▸ Task goal
Your task is to repeat only the lines from the one with "return revolve(ring_section(), axis=Axis.Z)" through the one with "return low, high", exactly as they stand, both ends included.

▸ Records to process
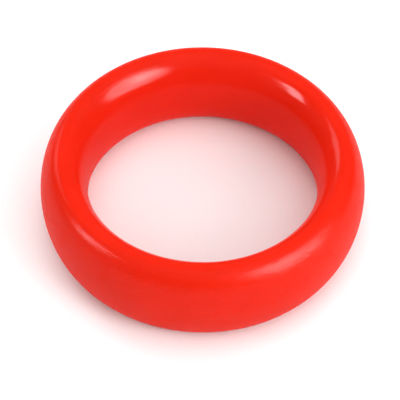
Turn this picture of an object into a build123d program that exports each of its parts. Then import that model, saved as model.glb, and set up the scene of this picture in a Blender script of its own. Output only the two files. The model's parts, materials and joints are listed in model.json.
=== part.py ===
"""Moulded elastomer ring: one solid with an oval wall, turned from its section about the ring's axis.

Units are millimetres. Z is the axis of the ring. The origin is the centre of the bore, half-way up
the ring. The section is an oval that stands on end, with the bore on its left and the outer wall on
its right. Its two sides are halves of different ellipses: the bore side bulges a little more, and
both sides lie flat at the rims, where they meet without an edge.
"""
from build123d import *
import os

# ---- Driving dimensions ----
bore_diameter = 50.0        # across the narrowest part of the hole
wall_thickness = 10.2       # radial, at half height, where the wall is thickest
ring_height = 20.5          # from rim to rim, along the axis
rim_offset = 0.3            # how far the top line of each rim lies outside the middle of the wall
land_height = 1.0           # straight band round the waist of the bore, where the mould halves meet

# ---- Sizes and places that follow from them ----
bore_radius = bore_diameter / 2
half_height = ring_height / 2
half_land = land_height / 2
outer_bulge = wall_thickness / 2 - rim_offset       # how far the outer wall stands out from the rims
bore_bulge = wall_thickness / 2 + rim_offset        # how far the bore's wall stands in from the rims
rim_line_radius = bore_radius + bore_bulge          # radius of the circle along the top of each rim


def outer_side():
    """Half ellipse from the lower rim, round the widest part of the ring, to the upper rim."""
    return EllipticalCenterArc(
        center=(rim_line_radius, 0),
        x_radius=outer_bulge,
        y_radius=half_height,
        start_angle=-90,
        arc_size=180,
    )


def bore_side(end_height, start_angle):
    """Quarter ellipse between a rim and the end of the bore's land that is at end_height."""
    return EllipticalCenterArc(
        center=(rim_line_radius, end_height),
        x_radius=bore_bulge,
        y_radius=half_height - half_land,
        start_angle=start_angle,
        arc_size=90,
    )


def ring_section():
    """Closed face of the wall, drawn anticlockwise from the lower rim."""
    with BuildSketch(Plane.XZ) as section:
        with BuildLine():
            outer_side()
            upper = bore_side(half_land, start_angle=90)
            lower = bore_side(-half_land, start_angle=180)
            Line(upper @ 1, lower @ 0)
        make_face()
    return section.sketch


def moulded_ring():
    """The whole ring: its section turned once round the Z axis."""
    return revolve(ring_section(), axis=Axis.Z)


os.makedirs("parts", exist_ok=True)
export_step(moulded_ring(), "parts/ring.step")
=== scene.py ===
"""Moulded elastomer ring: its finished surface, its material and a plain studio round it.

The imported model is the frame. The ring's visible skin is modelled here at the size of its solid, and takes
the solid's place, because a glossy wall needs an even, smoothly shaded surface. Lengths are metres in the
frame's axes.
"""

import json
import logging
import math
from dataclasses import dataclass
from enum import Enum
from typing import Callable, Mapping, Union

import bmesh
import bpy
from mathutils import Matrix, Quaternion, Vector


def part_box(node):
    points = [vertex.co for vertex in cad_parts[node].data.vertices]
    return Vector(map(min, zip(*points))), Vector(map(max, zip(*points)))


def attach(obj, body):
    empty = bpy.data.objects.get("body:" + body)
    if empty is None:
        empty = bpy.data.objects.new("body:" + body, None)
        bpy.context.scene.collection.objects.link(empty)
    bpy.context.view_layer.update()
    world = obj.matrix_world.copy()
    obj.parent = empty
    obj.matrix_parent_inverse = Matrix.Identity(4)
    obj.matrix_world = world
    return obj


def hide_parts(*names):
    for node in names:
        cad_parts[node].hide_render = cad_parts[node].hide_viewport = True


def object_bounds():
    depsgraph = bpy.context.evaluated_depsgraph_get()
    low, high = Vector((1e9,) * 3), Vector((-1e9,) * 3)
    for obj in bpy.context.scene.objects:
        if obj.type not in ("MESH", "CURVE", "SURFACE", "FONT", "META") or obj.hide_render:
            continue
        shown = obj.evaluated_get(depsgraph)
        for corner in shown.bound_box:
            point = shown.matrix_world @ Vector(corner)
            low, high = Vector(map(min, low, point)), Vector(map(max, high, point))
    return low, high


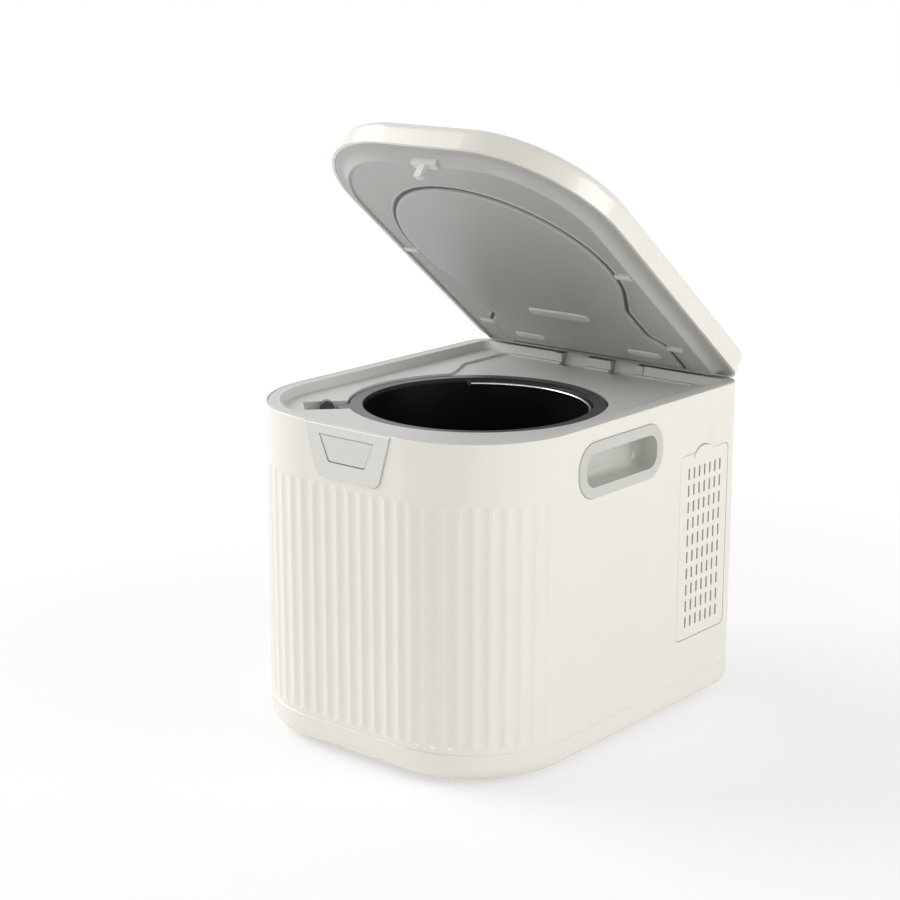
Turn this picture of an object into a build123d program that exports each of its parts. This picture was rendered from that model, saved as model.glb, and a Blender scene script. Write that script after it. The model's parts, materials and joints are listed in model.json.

▸ Result for this task
    return revolve(ring_section(), axis=Axis.Z)


os.makedirs("parts", exist_ok=True)
export_step(moulded_ring(), "parts/ring.step")
=== scene.py ===
"""Moulded elastomer ring: its finished surface, its material and a plain studio round it.

The imported model is the frame. The ring's visible skin is modelled here at the size of its solid, and takes
the solid's place, because a glossy wall needs an even, smoothly shaded surface. Lengths are metres in the
frame's axes.
"""

import json
import logging
import math
from dataclasses import dataclass
from enum import Enum
from typing import Callable, Mapping, Union

import bmesh
import bpy
from mathutils import Matrix, Quaternion, Vector


def part_box(node):
    points = [vertex.co for vertex in cad_parts[node].data.vertices]
    return Vector(map(min, zip(*points))), Vector(map(max, zip(*points)))


def attach(obj, body):
    empty = bpy.data.objects.get("body:" + body)
    if empty is None:
        empty = bpy.data.objects.new("body:" + body, None)
        bpy.context.scene.collection.objects.link(empty)
    bpy.context.view_layer.update()
    world = obj.matrix_world.copy()
    obj.parent = empty
    obj.matrix_parent_inverse = Matrix.Identity(4)
    obj.matrix_world = world
    return obj


def hide_parts(*names):
    for node in names:
        cad_parts[node].hide_render = cad_parts[node].hide_viewport = True


def object_bounds():
    depsgraph = bpy.context.evaluated_depsgraph_get()
    low, high = Vector((1e9,) * 3), Vector((-1e9,) * 3)
    for obj in bpy.context.scene.objects:
        if obj.type not in ("MESH", "CURVE", "SURFACE", "FONT", "META") or obj.hide_render:
            continue
        shown = obj.evaluated_get(depsgraph)
        for corner in shown.bound_box:
            point = shown.matrix_world @ Vector(corner)
            low, high = Vector(map(min, low, point)), Vector(map(max, high, point))
    return low, high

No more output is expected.